**TASK PROMPT**
Every line of the material is to be repeated exactly as it stands.

**DATA SECTION**
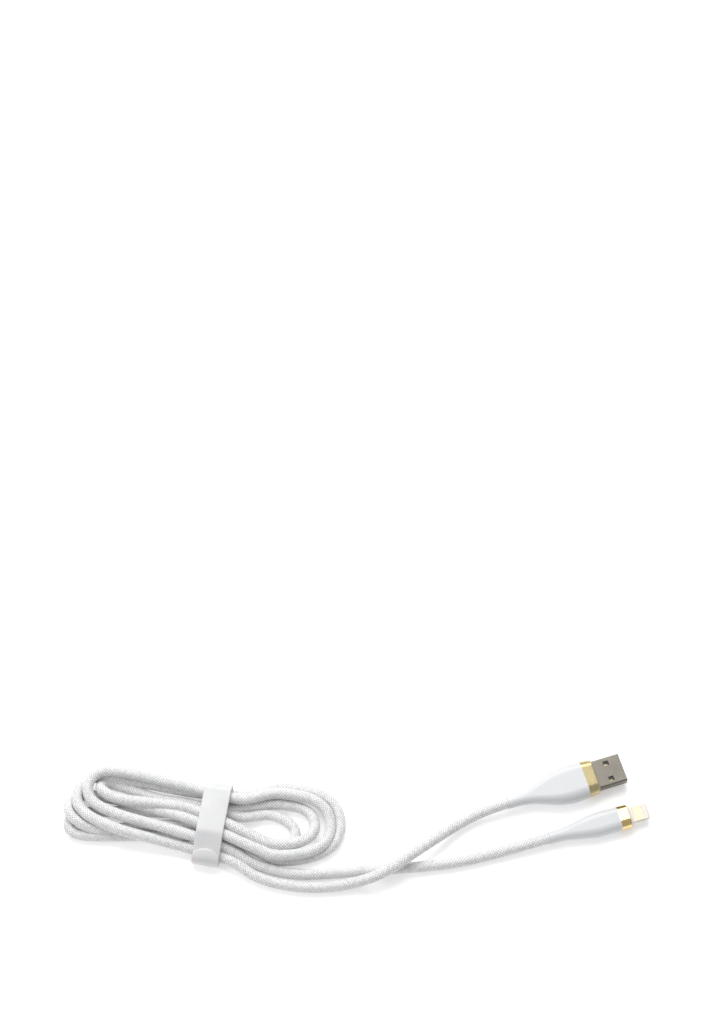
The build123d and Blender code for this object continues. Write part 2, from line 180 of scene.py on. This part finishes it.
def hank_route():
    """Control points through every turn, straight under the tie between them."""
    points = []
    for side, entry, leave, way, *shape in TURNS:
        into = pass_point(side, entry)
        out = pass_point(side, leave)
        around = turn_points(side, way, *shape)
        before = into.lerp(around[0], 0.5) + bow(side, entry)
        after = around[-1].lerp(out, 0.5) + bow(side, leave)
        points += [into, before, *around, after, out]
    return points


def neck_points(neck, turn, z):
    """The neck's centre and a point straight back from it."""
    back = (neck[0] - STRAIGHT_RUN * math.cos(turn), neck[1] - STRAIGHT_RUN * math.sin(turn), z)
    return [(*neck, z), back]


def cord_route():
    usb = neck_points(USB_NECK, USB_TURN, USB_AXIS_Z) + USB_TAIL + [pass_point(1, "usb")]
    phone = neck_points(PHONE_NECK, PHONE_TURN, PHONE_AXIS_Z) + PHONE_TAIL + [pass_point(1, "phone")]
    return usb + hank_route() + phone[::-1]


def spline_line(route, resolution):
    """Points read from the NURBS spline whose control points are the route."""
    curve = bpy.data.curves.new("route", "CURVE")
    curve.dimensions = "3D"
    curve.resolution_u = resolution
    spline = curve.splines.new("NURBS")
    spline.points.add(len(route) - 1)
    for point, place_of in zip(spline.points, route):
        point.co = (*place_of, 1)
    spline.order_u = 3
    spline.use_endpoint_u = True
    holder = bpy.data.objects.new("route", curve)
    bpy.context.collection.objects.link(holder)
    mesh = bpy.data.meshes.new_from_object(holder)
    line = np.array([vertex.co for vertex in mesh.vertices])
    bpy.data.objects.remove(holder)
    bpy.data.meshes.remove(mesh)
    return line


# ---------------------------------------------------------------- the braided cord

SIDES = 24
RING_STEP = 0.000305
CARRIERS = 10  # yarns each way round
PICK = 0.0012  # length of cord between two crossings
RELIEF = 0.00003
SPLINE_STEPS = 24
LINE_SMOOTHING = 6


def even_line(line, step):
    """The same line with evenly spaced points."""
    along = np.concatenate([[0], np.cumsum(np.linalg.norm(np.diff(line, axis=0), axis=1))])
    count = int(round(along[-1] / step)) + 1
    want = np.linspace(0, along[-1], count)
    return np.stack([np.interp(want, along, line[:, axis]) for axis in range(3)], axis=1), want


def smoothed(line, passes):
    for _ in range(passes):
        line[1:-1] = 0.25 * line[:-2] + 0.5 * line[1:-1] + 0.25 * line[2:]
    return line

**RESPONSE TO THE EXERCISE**
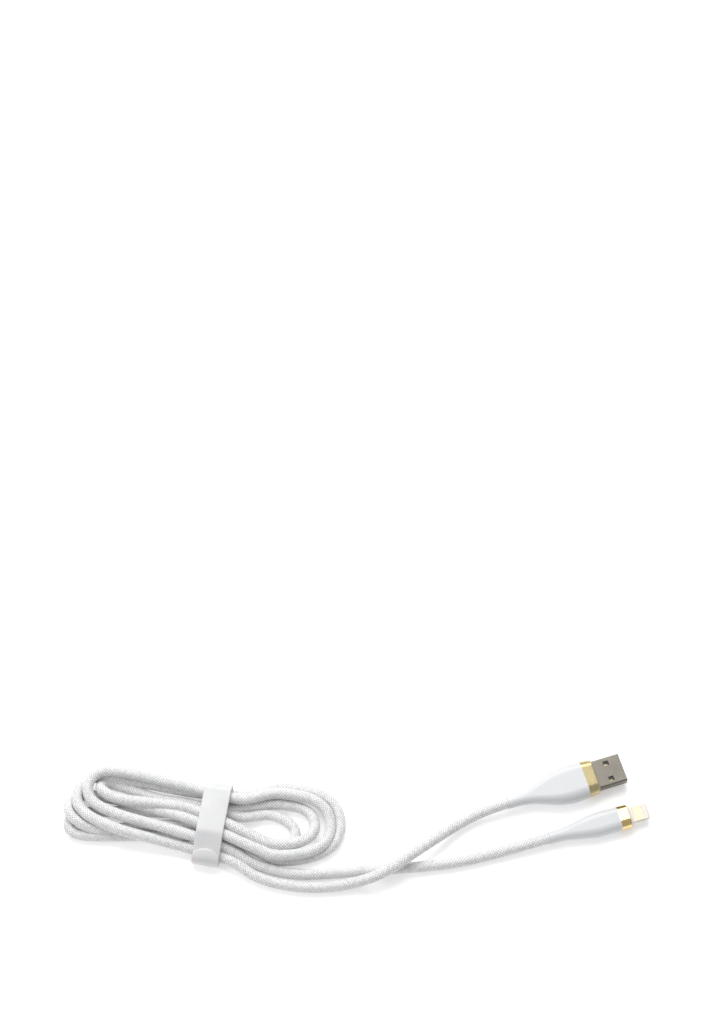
The build123d and Blender code for this object continues. Write part 2, from line 180 of scene.py on. This part finishes it.
def hank_route():
    """Control points through every turn, straight under the tie between them."""
    points = []
    for side, entry, leave, way, *shape in TURNS:
        into = pass_point(side, entry)
        out = pass_point(side, leave)
        around = turn_points(side, way, *shape)
        before = into.lerp(around[0], 0.5) + bow(side, entry)
        after = around[-1].lerp(out, 0.5) + bow(side, leave)
        points += [into, before, *around, after, out]
    return points


def neck_points(neck, turn, z):
    """The neck's centre and a point straight back from it."""
    back = (neck[0] - STRAIGHT_RUN * math.cos(turn), neck[1] - STRAIGHT_RUN * math.sin(turn), z)
    return [(*neck, z), back]


def cord_route():
    usb = neck_points(USB_NECK, USB_TURN, USB_AXIS_Z) + USB_TAIL + [pass_point(1, "usb")]
    phone = neck_points(PHONE_NECK, PHONE_TURN, PHONE_AXIS_Z) + PHONE_TAIL + [pass_point(1, "phone")]
    return usb + hank_route() + phone[::-1]


def spline_line(route, resolution):
    """Points read from the NURBS spline whose control points are the route."""
    curve = bpy.data.curves.new("route", "CURVE")
    curve.dimensions = "3D"
    curve.resolution_u = resolution
    spline = curve.splines.new("NURBS")
    spline.points.add(len(route) - 1)
    for point, place_of in zip(spline.points, route):
        point.co = (*place_of, 1)
    spline.order_u = 3
    spline.use_endpoint_u = True
    holder = bpy.data.objects.new("route", curve)
    bpy.context.collection.objects.link(holder)
    mesh = bpy.data.meshes.new_from_object(holder)
    line = np.array([vertex.co for vertex in mesh.vertices])
    bpy.data.objects.remove(holder)
    bpy.data.meshes.remove(mesh)
    return line


# ---------------------------------------------------------------- the braided cord

SIDES = 24
RING_STEP = 0.000305
CARRIERS = 10  # yarns each way round
PICK = 0.0012  # length of cord between two crossings
RELIEF = 0.00003
SPLINE_STEPS = 24
LINE_SMOOTHING = 6


def even_line(line, step):
    """The same line with evenly spaced points."""
    along = np.concatenate([[0], np.cumsum(np.linalg.norm(np.diff(line, axis=0), axis=1))])
    count = int(round(along[-1] / step)) + 1
    want = np.linspace(0, along[-1], count)
    return np.stack([np.interp(want, along, line[:, axis]) for axis in range(3)], axis=1), want


def smoothed(line, passes):
    for _ in range(passes):
        line[1:-1] = 0.25 * line[:-2] + 0.5 * line[1:-1] + 0.25 * line[2:]
    return line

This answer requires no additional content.